▶ [Aim]:
For the material that follows, return exactly the lines from the one with "for piece in" through the one with "if empty is", both ends included.

◆ ◆ ◆ ◆ ◆ ◆ ◆

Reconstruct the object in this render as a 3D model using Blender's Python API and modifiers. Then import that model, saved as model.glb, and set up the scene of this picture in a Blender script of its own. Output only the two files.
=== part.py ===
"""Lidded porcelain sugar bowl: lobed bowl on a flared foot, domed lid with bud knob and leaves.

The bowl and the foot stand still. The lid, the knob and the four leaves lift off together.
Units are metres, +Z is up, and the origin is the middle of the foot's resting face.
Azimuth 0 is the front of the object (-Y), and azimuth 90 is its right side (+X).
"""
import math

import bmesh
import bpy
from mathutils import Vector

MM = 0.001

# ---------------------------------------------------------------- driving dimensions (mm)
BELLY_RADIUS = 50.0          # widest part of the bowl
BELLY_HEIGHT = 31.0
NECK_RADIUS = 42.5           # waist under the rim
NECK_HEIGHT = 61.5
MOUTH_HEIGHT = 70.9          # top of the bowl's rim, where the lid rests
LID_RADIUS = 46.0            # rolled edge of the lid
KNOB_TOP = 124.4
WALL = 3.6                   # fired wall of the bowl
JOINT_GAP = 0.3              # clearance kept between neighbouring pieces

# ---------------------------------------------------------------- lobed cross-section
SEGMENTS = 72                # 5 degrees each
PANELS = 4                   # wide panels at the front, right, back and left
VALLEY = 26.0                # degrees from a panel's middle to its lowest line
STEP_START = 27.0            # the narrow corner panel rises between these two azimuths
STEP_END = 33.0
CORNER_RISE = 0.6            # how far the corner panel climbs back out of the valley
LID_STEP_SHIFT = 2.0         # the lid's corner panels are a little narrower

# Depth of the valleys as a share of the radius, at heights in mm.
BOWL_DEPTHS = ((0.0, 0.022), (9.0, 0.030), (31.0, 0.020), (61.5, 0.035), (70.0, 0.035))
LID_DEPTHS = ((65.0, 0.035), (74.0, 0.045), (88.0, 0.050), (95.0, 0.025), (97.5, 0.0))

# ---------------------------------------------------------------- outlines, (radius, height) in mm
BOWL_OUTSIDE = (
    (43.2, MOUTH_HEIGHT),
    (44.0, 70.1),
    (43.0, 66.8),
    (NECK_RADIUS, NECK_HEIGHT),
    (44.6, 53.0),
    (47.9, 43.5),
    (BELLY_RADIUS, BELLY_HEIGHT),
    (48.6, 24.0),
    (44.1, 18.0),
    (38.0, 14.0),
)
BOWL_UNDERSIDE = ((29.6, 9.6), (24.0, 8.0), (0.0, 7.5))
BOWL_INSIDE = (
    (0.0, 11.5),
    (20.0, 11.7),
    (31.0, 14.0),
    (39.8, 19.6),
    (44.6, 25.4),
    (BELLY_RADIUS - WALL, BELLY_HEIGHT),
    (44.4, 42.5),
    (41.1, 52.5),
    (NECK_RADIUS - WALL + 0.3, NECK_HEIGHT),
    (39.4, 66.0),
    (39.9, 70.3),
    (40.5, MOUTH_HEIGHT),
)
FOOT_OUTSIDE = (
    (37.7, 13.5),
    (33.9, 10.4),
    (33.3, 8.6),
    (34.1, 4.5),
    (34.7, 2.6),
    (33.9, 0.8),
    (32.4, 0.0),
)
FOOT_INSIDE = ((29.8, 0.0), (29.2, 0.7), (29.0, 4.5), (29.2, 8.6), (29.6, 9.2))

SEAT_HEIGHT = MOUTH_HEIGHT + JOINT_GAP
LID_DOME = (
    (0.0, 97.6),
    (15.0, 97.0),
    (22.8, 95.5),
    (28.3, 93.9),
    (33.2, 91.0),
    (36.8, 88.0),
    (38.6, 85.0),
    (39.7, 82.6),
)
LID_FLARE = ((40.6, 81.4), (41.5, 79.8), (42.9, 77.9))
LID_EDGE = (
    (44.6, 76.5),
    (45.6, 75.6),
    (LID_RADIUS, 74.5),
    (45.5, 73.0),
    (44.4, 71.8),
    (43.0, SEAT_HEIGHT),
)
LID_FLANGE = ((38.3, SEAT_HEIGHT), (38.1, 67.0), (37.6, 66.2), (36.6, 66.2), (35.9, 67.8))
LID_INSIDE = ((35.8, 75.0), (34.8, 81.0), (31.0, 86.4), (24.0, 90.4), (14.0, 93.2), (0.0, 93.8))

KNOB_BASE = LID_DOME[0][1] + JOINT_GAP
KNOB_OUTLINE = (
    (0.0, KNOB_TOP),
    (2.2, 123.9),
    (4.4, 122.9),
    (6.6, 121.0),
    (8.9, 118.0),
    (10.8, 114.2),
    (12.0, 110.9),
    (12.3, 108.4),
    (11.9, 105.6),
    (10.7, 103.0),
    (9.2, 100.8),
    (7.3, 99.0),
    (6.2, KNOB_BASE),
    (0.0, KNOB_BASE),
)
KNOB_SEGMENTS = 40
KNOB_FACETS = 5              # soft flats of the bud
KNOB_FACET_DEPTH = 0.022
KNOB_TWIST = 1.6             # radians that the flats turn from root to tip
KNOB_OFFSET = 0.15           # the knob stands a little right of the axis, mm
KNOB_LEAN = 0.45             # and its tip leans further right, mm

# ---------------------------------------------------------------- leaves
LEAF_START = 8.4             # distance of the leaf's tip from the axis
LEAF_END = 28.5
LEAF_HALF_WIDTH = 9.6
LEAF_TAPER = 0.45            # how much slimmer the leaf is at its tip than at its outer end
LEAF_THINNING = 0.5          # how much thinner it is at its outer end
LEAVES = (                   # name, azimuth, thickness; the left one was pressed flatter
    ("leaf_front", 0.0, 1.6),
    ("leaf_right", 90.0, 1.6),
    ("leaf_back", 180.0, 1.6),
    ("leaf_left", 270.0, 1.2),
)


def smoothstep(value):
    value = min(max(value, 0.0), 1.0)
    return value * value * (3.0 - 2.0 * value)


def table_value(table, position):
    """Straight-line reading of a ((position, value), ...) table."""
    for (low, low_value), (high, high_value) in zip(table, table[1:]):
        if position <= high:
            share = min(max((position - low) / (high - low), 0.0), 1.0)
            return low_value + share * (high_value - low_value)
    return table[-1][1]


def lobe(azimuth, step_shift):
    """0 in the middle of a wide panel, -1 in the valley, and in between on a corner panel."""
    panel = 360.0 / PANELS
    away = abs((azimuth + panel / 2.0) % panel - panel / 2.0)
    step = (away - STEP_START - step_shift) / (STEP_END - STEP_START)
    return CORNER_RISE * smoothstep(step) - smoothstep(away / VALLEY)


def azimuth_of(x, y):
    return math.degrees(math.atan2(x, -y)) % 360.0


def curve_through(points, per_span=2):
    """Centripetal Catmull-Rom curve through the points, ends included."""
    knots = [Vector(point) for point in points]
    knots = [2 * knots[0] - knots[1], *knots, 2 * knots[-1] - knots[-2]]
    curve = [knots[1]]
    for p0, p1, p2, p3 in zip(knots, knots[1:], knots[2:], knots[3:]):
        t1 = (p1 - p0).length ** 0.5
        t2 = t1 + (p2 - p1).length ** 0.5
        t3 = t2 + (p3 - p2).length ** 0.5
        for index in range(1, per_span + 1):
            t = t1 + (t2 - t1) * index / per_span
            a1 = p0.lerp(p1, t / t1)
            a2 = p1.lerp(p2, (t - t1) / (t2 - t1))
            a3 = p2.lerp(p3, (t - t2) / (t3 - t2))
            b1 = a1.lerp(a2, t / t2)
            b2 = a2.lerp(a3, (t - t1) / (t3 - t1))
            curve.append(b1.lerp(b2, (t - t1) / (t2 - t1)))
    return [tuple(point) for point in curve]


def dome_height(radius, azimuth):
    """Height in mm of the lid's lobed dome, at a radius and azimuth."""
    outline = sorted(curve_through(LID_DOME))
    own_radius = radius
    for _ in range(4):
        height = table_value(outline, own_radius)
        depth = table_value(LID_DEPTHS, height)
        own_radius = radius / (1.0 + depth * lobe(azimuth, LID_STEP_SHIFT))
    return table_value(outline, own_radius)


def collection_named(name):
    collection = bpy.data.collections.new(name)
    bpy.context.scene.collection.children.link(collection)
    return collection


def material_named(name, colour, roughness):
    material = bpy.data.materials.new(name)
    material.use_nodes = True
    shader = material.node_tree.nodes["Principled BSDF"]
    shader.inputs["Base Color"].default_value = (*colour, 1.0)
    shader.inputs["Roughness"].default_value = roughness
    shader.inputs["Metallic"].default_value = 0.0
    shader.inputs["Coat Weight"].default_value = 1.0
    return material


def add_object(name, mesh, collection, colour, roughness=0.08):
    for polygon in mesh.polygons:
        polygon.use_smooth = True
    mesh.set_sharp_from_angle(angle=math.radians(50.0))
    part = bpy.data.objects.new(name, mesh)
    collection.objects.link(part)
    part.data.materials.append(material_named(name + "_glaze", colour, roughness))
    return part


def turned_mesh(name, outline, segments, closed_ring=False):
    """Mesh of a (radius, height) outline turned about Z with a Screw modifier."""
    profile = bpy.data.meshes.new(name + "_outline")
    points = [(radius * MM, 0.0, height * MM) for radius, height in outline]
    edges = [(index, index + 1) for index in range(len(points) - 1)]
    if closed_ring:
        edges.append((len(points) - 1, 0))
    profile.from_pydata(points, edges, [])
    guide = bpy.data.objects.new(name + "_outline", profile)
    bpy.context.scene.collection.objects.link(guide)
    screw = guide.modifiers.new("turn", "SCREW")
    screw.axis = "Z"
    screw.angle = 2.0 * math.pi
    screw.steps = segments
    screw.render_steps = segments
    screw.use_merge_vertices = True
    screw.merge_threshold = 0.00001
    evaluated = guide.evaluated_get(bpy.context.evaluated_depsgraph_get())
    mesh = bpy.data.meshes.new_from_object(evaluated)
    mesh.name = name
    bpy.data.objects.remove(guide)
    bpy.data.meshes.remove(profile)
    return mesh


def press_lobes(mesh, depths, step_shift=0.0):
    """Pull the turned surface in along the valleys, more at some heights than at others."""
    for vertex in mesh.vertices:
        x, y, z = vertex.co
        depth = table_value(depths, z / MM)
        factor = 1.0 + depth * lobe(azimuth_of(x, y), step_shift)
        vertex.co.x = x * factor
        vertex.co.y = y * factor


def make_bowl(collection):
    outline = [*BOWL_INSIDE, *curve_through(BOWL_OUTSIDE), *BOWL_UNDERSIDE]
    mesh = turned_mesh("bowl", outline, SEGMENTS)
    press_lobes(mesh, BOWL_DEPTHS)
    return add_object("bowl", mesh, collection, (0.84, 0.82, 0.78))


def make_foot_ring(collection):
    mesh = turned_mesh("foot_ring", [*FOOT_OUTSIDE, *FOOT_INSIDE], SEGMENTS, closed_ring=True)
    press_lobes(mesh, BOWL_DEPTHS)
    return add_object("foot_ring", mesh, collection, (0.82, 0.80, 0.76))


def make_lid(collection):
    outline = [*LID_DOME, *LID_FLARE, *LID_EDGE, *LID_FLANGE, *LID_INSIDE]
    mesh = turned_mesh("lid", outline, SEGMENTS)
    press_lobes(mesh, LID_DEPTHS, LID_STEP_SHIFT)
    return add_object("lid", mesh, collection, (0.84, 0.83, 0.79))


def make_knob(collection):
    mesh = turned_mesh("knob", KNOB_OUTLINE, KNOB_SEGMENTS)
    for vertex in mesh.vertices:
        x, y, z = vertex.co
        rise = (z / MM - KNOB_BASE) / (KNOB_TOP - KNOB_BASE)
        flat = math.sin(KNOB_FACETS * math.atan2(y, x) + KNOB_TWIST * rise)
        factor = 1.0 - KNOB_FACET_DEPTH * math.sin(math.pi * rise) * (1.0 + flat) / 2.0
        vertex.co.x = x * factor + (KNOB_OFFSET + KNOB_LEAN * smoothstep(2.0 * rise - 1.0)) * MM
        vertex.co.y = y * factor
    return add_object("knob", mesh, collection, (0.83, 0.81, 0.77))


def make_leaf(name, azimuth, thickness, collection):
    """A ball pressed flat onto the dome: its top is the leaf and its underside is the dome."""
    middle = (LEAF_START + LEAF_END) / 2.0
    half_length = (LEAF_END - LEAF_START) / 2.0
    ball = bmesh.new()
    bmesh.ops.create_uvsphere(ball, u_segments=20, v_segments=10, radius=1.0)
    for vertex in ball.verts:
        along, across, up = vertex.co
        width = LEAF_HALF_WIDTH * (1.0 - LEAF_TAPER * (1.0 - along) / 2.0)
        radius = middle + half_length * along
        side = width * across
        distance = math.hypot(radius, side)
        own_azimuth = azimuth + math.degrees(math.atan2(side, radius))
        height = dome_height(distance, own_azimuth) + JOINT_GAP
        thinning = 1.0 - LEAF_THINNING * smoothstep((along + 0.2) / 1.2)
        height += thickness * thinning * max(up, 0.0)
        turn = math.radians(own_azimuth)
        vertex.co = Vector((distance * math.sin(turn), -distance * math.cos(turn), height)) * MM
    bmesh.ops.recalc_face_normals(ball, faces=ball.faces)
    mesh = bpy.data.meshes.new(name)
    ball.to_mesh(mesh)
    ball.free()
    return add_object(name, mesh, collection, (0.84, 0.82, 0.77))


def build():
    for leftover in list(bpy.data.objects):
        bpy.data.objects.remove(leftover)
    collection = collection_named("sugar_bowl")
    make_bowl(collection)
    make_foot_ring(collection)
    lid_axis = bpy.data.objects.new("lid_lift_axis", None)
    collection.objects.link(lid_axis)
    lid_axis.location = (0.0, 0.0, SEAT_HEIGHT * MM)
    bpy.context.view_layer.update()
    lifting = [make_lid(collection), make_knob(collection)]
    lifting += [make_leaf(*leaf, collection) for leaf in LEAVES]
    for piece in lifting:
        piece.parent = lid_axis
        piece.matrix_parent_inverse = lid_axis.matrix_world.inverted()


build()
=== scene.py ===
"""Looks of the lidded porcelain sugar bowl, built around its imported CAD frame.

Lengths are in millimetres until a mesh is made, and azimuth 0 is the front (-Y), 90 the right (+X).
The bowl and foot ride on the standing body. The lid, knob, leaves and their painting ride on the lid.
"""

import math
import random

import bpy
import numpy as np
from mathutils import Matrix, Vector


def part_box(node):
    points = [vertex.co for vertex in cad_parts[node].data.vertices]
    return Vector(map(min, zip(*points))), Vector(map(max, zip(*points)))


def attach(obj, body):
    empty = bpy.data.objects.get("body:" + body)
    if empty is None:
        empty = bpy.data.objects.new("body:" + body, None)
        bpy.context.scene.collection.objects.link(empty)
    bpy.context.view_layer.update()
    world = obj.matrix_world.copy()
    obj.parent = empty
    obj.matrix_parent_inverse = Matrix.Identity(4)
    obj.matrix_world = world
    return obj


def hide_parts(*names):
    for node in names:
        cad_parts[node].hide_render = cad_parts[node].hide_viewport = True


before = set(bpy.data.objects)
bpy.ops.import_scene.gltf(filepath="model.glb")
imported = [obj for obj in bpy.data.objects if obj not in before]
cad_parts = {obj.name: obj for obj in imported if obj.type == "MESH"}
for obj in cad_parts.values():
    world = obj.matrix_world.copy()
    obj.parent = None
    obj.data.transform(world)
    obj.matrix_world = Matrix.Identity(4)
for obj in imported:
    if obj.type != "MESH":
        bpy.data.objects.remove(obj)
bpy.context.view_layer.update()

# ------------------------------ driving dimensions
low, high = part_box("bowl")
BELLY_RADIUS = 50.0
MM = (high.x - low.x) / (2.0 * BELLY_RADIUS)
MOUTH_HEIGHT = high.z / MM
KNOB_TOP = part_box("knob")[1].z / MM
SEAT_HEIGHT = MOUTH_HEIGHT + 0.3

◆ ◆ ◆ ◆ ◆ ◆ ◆

▶ [Solution for this task]:
    for piece in lifting:
        piece.parent = lid_axis
        piece.matrix_parent_inverse = lid_axis.matrix_world.inverted()


build()
=== scene.py ===
"""Looks of the lidded porcelain sugar bowl, built around its imported CAD frame.

Lengths are in millimetres until a mesh is made, and azimuth 0 is the front (-Y), 90 the right (+X).
The bowl and foot ride on the standing body. The lid, knob, leaves and their painting ride on the lid.
"""

import math
import random

import bpy
import numpy as np
from mathutils import Matrix, Vector


def part_box(node):
    points = [vertex.co for vertex in cad_parts[node].data.vertices]
    return Vector(map(min, zip(*points))), Vector(map(max, zip(*points)))


def attach(obj, body):
    empty = bpy.data.objects.get("body:" + body)
    if empty is None:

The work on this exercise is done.